Beyond that, auditors looked at how well RACC is delivering on its standing city contract. Auditors found RACC is delivering services, Scott said, but leaves much room for improvement.

Related: Regional Arts and Culture Council: Clear City goals aligned with strong Arts Council strategy will improve arts and culture services

Some of the vagaries stem from the language of the city contract.

"Many elements of it", Scott said, "are vague and hard to measure." For example, no one's tracking provisions about RACC's equity work and leadership with an eye to performance. There's some disagreement on what metrics RACC should monitor to assess impact of the Arts Education and Access fund (Portland's arts tax) in the city's schools. Even the RACC contract itself has remained unexamined for years, with no city staffers assigned to oversee its implementation — a rarity among non-profits charged with doing the city's business.

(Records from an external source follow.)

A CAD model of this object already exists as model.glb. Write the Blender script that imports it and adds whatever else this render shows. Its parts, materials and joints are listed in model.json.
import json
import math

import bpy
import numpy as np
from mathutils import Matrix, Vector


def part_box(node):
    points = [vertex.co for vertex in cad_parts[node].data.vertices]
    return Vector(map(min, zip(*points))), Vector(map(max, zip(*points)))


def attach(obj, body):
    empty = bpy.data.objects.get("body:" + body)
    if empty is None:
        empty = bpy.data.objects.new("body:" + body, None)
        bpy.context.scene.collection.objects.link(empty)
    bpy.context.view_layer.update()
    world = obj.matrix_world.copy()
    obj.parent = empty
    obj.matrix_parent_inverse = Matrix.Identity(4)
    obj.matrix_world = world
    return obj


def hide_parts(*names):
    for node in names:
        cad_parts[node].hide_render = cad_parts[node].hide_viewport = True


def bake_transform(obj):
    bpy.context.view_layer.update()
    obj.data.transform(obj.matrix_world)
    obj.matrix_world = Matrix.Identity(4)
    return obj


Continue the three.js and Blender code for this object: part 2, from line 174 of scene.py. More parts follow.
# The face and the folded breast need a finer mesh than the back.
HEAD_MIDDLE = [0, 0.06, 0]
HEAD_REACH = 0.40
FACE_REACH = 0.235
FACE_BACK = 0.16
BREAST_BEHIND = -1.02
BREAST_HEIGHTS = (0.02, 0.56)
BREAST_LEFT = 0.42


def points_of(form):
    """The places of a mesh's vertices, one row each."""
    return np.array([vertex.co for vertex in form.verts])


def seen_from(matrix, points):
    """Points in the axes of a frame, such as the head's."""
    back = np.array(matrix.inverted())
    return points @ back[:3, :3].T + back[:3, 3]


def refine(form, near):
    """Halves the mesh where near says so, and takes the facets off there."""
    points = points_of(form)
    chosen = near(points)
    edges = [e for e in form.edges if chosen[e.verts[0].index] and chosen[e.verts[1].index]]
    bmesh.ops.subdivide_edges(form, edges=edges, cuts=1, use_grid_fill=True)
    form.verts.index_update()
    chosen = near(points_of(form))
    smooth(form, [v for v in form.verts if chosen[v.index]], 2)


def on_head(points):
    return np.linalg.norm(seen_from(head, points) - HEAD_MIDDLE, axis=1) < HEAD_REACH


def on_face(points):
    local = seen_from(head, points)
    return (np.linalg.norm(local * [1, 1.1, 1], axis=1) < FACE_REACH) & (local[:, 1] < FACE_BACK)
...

In practical terms, Scott said, there's little oversight at the city of how RACC spends its money.

Commissioner Nick Fish notes, in years past, since RACC is a semi-autonomous agency with a fiduciary board, many city leaders thought, "We give them the money, they figure out how to spend it, and then they're audited. They've been getting a clean bill of health every year from their outside auditor."

But now, with RACC in transition, Fish concludes the audit raises a more fundamental question about long-term goals. And, he hints, that question might be answered in part, by Portlanders.

"We're going to go through a process of engaging a whole community."

It's not clear whether that process would happen before or after RACC's search committee hires a new director. A slimmed-down search committee aims to review more job candidates in July.

Council will discuss the report today.